Meeting the Kogi in Colombia

A DAY WITH THE KOGI – SIERRA NEVADA DE SANTA MARTA, COLOMBIA
by Petra Shepherd
Colombia is possibly Latin America’s most beautiful country. The capital Bogota, Cartagena on the Caribbean coast and the coffee region have long been on the radar and lived up to all my expectations on a visit in February this year, they were as dynamic, romantic and gorgeous as I had imagined. However, it was a full day tour through Journey Latin America to visit the Kogi, an indigenous group that lives in the Sierra Nevada de Santa Marta mountains in Northern Colombia that was the undoubted highlight of my stay.
I based myself for two nights at Playa La Roca Ecohotel, bang on the beach, 30 minutes from Tayrona National Park and ten minutes from the small, relaxed beach town of Palomino. The latter is already an established traveller destination, a little scruffy and busy with the back packer crowd. Playa La Roca on the other hand is blissfully quiet and a place to enjoy the natural way of life. Rustic and romantic are two words that instantly spring to mind when staying here, my room was metres from the sea and I was lulled to sleep to the sound of breaking waves. The beach is beautiful and secluded, although sadly the sea too rough to swim in, but instead it’s a place to switch of from the world whilst relaxing on a wayu hammock or on one of the beachfront daybeds or swing seats. Meals are also simple using fresh local food with the seafood (an obvious choice) being both tasty and healthy.

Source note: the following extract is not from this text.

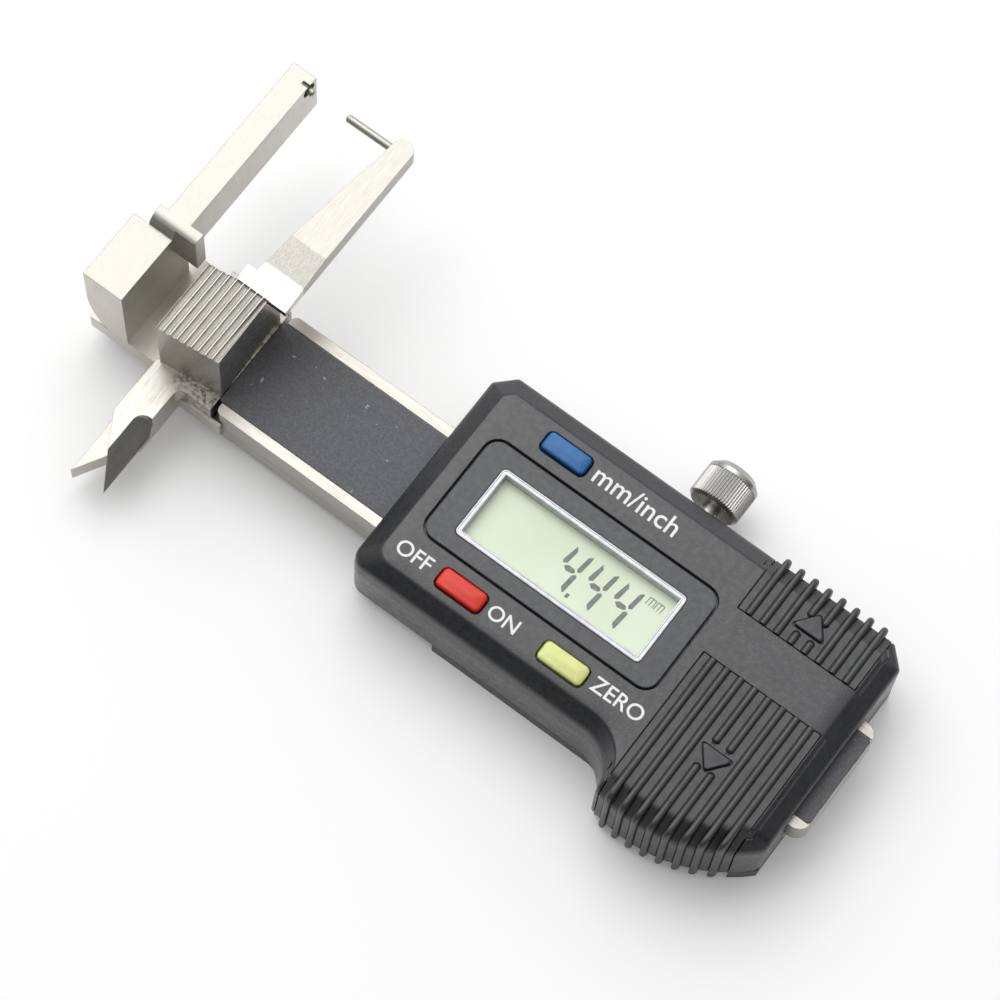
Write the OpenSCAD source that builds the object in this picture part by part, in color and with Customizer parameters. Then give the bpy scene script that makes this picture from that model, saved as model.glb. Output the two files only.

However, I hadn’t come to Colombia to purely chill on the beach, I was itching to meet some of the local Kogi people and hear more about their way of life. As a single traveller the easiest and most convenient option was to be driven high into the nearby mountains as a passenger on the back of a sturdy motorbike, expertly and safely driven by my English-speaking local guide. The journey starts easily enough on the main tarmacked highway heading north, admiring the natural beauty of the Palomino River and smiling at the yellow road signs warning of anteaters crossing. We then headed onto a bumpy dirt road, bouncing along for several miles when I first spot some of the Kogi.
The Tayrona culture inhabited the Sierra Nevada prior to the Spanish Conquest. Following the conquest, its population of around one million inhabitants began to decrease to the point that it almost disappeared. At present, four indigenous communities that preserve their ancient traditions amount to about 30,000 people. They are the Kogis, Arhuacos, Wiwas, and Kankuamos. The Kogi community occupies the northern area of the Sierra, among the valleys of the Don Diego, Palomino, San Miguel, and Ancho rivers. Its members live in circular dwellings called “bohíos” and are under the authority of the Mamo, an elder that embodies ancestral wisdom and is the bridge between the spiritual and the terrestrial.
Our final destination was a traditional Kogi village, where with my guide I was able to wander freely, meeting mainly the mothers who were happy to welcome me into their bohios and proudly present their shy and lovable babies. I visited the school, just as the beautifully behaved children were lining up for a healthy lunch of chicken and rice. A plate balanced in one hand, a plastic mug of water in the other, before taking their place at plastic tables and chairs in the shade.

The Kogi all wear only pure white clothing. They say that white represents the Great Mother and therefore the purity of nature.

The Kogi all wear only pure white clothing. They say that white represents the Great Mother and therefore the purity of nature.
The tutus, or Tayona shoulder bags, stood out. The indigenous women weave them using wool, sisal, and cotton. The bags symbolize the creation of life. It was all totally authentic and utterly fascinating. It was just me, my guide and the Kogi all day. I loved it. Just as we were leaving, my guide asked if I wanted to swim (I never go anywhere without my swimming costume and a travel towel) just in case the opportunity arises – I’m an avid swimmer. The perfect day was therefore made complete by the opportunity to cool down in a crystal-clear river, deep enough to properly swim, complete with boulders to jump off from and again not a sole in sight.
Meeting the Kogi people was just one of many new discoveries on my visit to this fascinating country but it was the one that left the most unforgettable impression.